Towards Safer Data-Driven Forecasting of Extreme Streamflows

Predicting extreme events is one of the major goals of streamflow forecasting, but models that are reliable under such conditions are hard to come by. This stems in part from the fact that, in many cases, calibration is based on recorded time series that do not comprise extreme events. The problem is particularly relevant in the case of data-driven models, which are focused in this work. Based on synthetic and real world streamflow forecasting examples, two main research questions are addressed: 1) would/should the models chosen by established practice be maintained were extreme events being considered and 2) how can established practice be improved in order to reduce the risks associated with the poor forecasting of extreme events?
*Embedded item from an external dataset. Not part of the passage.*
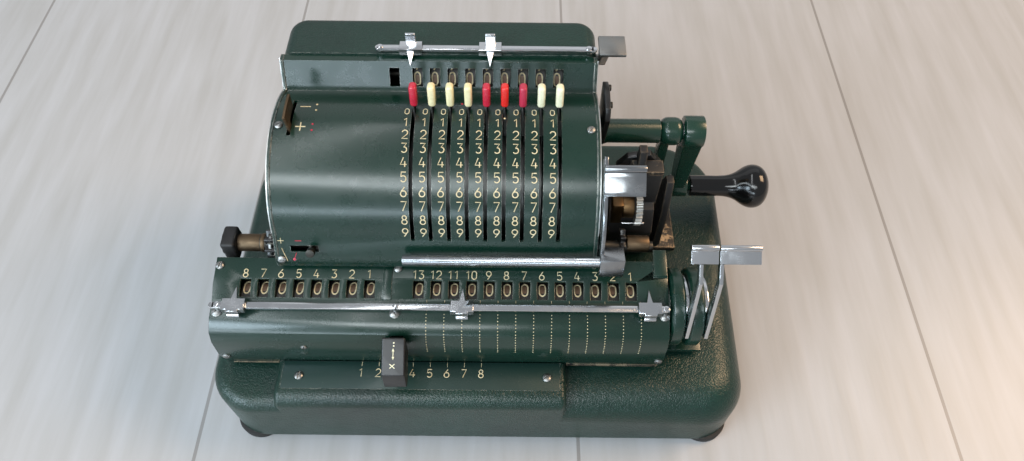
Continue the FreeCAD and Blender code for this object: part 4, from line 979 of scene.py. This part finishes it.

Among the data-driven models employed in streamflow forecasting, Support Vector Regression (SVR) has earned the researchers’ interest due to its good comparative performance. The present contribution builds upon the theory underlying this model in order to illustrate and discuss its tendency to predictably underestimate extreme flood peaks, raising awareness to the obvious risks that entails. While focusing on SVR, the work highlights dangers potentially present in other non-linear regularized models. The results clearly show that, under certain conditions, established practices for validation and choice may fail to identify the best models for predicting extreme streamflow events. Also, the paper puts forward practical recommendations that may help avoiding potential problems, namely: establishing up to what return period does the model maintain good performances; privileging small λ hyperparameters in Radial Basis Function (RBF) SVR models; preferring linear models when their validation performances are similar to those of non-linear models; and making use of predictions made by more than one type of data-driven model.